Question

suppose you are looking at two graphs of velocity vs time. the first graph is of an object undergoing constant positive acceleration of 2 m/s², and the second graph is of an object undergoing constant positive acceleration of 4 m/s². how do the graphs compare? (1 point) both graphs are constant, horizontal lines, but the first graph has a higher constant line than the second graph. both graphs are constant, horizontal lines, but the second graph has a higher constant line than the first graph. both graphs are linear with positive slopes, but the second graph has a steeper slope than the first graph. both graphs are linear with positive slopes, but the first graph has a steeper slope than the second graph.

Explanation:

Step1: Recall acceleration - velocity - time relation

Acceleration is the rate of change of velocity with respect to time. On a velocity - time graph, acceleration is the slope of the graph.
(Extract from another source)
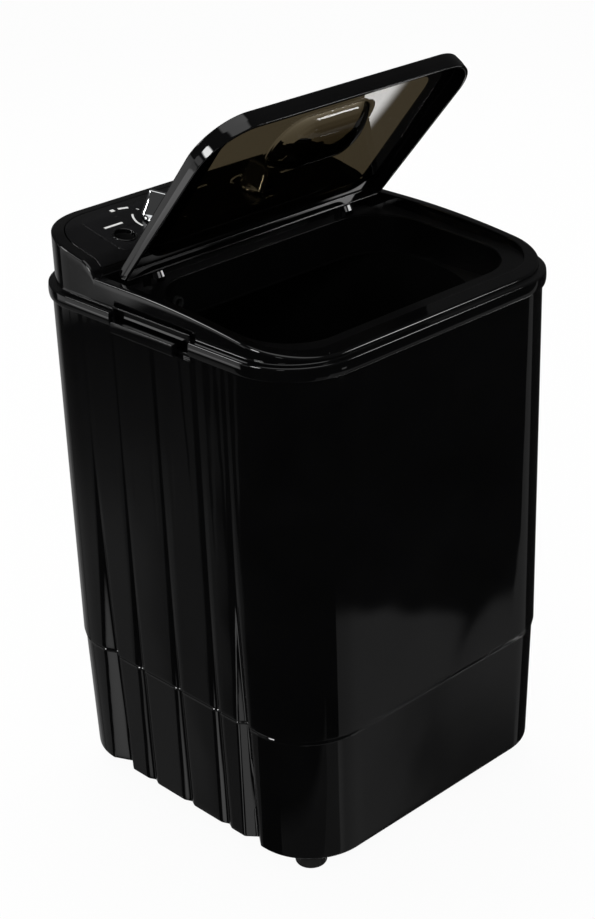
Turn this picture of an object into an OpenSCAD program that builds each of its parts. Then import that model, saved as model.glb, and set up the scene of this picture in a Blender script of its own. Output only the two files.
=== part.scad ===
// Small top-loading washing machine with one tub, its lid standing open.
// Millimetres, +Z up, front towards -Y, origin on the floor under the middle of the body.

/* [Body] */
// Width of the cabinet, side to side
body_w = 353; // [345:1:362]
// Depth of the cabinet, front to back
body_d = 353; // [345:1:362]
// Radius of the upright corners
corner_r = 64; // [58:1:68]
// Thickness of the moulded walls
wall = 2.5; // [2:0.1:2.8]
// Height of the base's underside over the floor
ground_gap = 15; // [13:1:18]
// Height of the seam between base and cabinet
seam_z = 149; // [146:1:154]
// Height of the lower edge of the rim band
rim_z = 500; // [494:1:520]

/* [Base] */
// Set-back of the base from the cabinet at the seam
seam_step = 1.8; // [1.2:0.1:2.4]
// Draft of the base's walls, from the seam down to its foot
base_draft = 2.6; // [1:0.1:3.5]
// Height of the lip that the cabinet slides over
lap_h = 9; // [6:1:12]
// Clearance of parts that slot into each other
slot_gap = 0.3; // [0.2:0.05:0.4]
// Clearance between the service opening and the motor's posts
service_side = 6; // [4:0.5:8]
// Distance of the service opening from the cabinet's front
service_front = 81.5; // [78:0.5:88]
// Distance of the service opening from the cabinet's back
service_back = 49.5; // [48:0.5:56]

/* [Flutes] */
// Distance of the rear flute from the start of the rear corner
flute_rear_set = 21; // [20:0.5:24]
// Distance of the front flute from the start of the front corner
flute_front_set = 19; // [18:0.5:22]
// Distance between the rear flute and the next one
flute_rear_gap = 42.5; // [40:0.5:44]
// Distance between the front flute and the next one
flute_front_gap = 35.5; // [33:0.5:38]
// Depth of the outer flutes at the foot
flute_deep = 9; // [6:0.5:9.5]
// Depth of the narrow flutes at the foot
flute_shallow = 3.5; // [2.5:0.5:4.5]
// Height where the flutes run out
flute_top = 410; // [380:5:440]

/* [Top frame] */
// How far the rim band stands proud of the cabinet
band_out = 3.5; // [2.5:0.25:4.5]
// Height of the rim band
band_h = 13; // [11:0.5:15]
// Set-back of the frame's skirt from the cabinet
skirt_inset = 3.5; // [3:0.25:4.5]
// Height of the rim at the front, over the band's lower edge
rim_front = 17; // [15:0.5:19]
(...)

Step2: Analyze the given accelerations

The first object has an acceleration of $2\ m/s^{2}$ and the second has an acceleration of $4\ m/s^{2}$. Since acceleration is positive and constant for both, the velocity is increasing with time for both objects. A non - zero constant acceleration results in a linear velocity - time graph with a positive slope.

Step3: Compare the slopes

The magnitude of the acceleration is equal to the magnitude of the slope of the velocity - time graph. Since $4>2$, the second graph (with an acceleration of $4\ m/s^{2}$) has a steeper slope than the first graph (with an acceleration of $2\ m/s^{2}$).

Answer:

C. Both graphs are linear with positive slopes, but the second graph has a steeper slope than the first graph.